• **Problem requirements**: Each line from the start of the data below through the one containing "band_radius = 1.2" must be reproduced exactly.

• **Supplied information**:
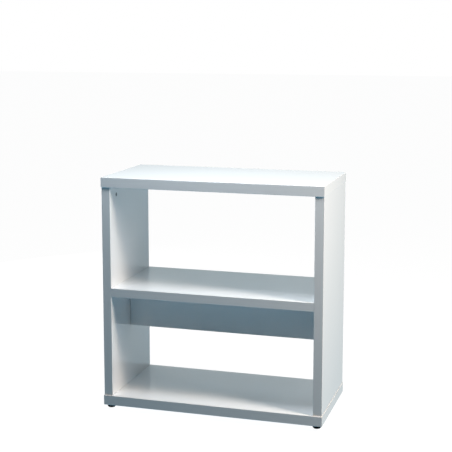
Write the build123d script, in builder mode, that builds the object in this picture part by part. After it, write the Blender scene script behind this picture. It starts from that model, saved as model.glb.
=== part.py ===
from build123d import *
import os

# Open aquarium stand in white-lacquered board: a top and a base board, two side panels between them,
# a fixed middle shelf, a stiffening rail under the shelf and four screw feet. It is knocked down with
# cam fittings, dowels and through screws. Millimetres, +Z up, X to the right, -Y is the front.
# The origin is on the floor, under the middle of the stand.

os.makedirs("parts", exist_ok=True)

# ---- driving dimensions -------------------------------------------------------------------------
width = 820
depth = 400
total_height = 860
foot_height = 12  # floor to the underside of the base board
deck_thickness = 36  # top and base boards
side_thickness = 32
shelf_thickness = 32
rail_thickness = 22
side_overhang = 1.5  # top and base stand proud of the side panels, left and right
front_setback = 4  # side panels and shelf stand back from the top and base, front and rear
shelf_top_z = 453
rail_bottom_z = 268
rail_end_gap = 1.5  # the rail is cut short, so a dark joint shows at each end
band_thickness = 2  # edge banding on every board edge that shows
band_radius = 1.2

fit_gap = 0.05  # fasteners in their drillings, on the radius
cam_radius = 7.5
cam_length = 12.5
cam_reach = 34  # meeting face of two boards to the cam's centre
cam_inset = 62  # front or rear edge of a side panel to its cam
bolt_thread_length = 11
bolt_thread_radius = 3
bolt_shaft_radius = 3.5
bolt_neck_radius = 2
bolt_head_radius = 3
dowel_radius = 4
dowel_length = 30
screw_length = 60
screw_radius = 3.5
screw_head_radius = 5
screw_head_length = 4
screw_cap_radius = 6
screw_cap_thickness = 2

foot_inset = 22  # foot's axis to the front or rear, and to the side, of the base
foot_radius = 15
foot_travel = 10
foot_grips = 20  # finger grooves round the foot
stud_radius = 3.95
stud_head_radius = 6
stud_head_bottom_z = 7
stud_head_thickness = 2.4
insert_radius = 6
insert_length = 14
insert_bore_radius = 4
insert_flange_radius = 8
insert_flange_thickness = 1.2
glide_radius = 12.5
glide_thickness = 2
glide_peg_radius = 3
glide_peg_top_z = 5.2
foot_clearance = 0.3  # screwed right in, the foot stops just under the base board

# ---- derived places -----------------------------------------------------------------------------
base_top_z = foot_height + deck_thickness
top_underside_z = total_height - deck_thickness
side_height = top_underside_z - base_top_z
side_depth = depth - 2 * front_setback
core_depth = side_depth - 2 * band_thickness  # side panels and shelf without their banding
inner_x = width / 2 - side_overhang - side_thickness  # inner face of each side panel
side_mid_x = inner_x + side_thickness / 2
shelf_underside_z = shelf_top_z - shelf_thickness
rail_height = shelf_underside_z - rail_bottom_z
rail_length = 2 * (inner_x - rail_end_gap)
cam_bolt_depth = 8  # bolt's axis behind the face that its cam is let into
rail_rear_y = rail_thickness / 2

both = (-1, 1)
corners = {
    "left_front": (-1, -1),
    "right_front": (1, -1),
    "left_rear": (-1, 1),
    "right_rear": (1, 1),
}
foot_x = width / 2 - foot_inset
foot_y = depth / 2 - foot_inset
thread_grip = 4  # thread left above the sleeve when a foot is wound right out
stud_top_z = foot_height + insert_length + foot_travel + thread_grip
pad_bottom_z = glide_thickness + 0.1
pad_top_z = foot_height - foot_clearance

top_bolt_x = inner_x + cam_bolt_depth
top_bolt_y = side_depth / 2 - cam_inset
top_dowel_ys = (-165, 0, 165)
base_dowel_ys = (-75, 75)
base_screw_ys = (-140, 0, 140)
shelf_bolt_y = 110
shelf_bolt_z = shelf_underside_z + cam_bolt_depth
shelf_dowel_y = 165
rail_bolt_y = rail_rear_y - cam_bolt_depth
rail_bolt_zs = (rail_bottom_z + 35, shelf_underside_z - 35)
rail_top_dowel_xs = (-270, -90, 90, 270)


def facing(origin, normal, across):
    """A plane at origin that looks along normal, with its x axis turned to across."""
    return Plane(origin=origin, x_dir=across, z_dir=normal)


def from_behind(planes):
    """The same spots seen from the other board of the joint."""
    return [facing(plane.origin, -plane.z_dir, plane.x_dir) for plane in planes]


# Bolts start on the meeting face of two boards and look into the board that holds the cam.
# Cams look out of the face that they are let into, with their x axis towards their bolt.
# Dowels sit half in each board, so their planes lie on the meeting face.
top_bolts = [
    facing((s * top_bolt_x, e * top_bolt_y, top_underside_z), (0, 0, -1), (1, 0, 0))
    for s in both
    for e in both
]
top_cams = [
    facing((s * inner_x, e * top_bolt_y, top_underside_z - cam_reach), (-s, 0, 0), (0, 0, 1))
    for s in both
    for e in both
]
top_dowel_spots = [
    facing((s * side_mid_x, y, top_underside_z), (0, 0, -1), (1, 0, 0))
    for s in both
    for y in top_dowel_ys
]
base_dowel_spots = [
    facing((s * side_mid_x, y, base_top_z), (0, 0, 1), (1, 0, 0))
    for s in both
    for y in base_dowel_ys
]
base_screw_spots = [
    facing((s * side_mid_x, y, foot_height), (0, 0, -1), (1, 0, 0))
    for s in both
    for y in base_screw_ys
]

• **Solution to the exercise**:
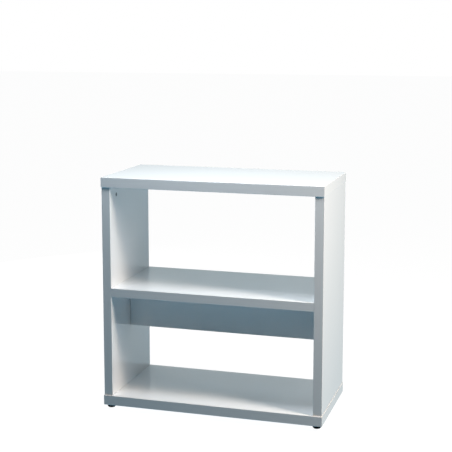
Write the build123d script, in builder mode, that builds the object in this picture part by part. After it, write the Blender scene script behind this picture. It starts from that model, saved as model.glb.
=== part.py ===
from build123d import *
import os

# Open aquarium stand in white-lacquered board: a top and a base board, two side panels between them,
# a fixed middle shelf, a stiffening rail under the shelf and four screw feet. It is knocked down with
# cam fittings, dowels and through screws. Millimetres, +Z up, X to the right, -Y is the front.
# The origin is on the floor, under the middle of the stand.

os.makedirs("parts", exist_ok=True)

# ---- driving dimensions -------------------------------------------------------------------------
width = 820
depth = 400
total_height = 860
foot_height = 12  # floor to the underside of the base board
deck_thickness = 36  # top and base boards
side_thickness = 32
shelf_thickness = 32
rail_thickness = 22
side_overhang = 1.5  # top and base stand proud of the side panels, left and right
front_setback = 4  # side panels and shelf stand back from the top and base, front and rear
shelf_top_z = 453
rail_bottom_z = 268
rail_end_gap = 1.5  # the rail is cut short, so a dark joint shows at each end
band_thickness = 2  # edge banding on every board edge that shows
band_radius = 1.2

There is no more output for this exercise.